Other changes include a slightly-unreliable auto-save feature, Game Center achievements, and a new control system for those playing with touch controls. You can use an MFi controller if you have one, but if you don’t, you shouldn’t have too much trouble with the touch interface. A floating virtual stick moves your character, two virtual buttons handle attacking and using items or magic, while three extra virtual buttons at the upper-right portion of the screen let you have three more weapons, items, or magic spells at your disposal. It’s an incredibly useful addition that saves you from having to dig around in your inventory quite as frequently as you have to in the Game Boy version. As in the original game, you can make a manual save at any time, something you’ll want to make full use of in light of the auto-save’s occasional bits of bad judgement.

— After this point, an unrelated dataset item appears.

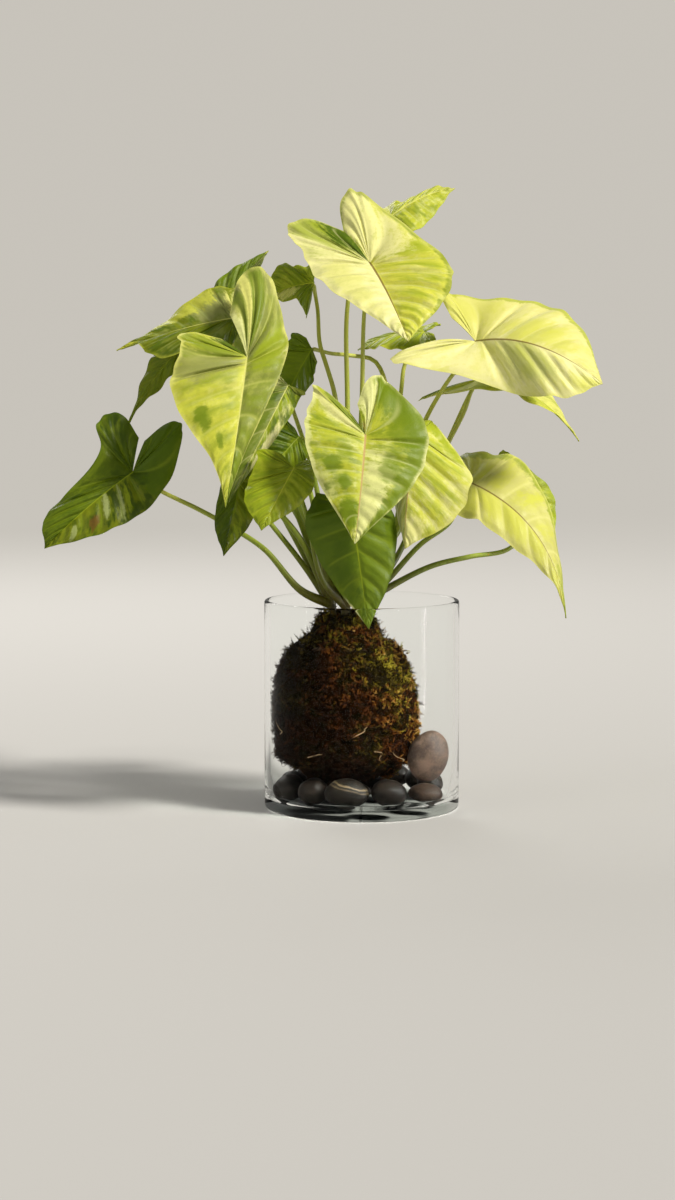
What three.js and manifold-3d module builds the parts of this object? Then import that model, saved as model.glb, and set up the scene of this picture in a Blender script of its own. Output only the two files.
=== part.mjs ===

Evaluated as a remake, I’m not sure if I could be much happier with Adventures Of Mana. Taken as a game on its own, it has a few flaws and its traditional approach to guiding the player is likely to rub some people the wrong way, but it’s nevertheless an excellent action-RPG that has stood up well to the test of time. I guess the tricky point for most is the price, which is relatively high for a game that ends in 10 hours and offers little incentive for replaying it beyond the sheer enjoyment. In all honesty, it’s probably not the best bang for your buck in this genre on iOS with games like Oceanhorn ($7.99), Ys Chronicles ($4.99), and even Secret Of Mana around at far lower prices. But I absolutely believe it’s worth adding to your library if the price difference isn’t a concern for you. It’s a great game, and I’m happy a new generation has a chance to experience it as it was originally designed.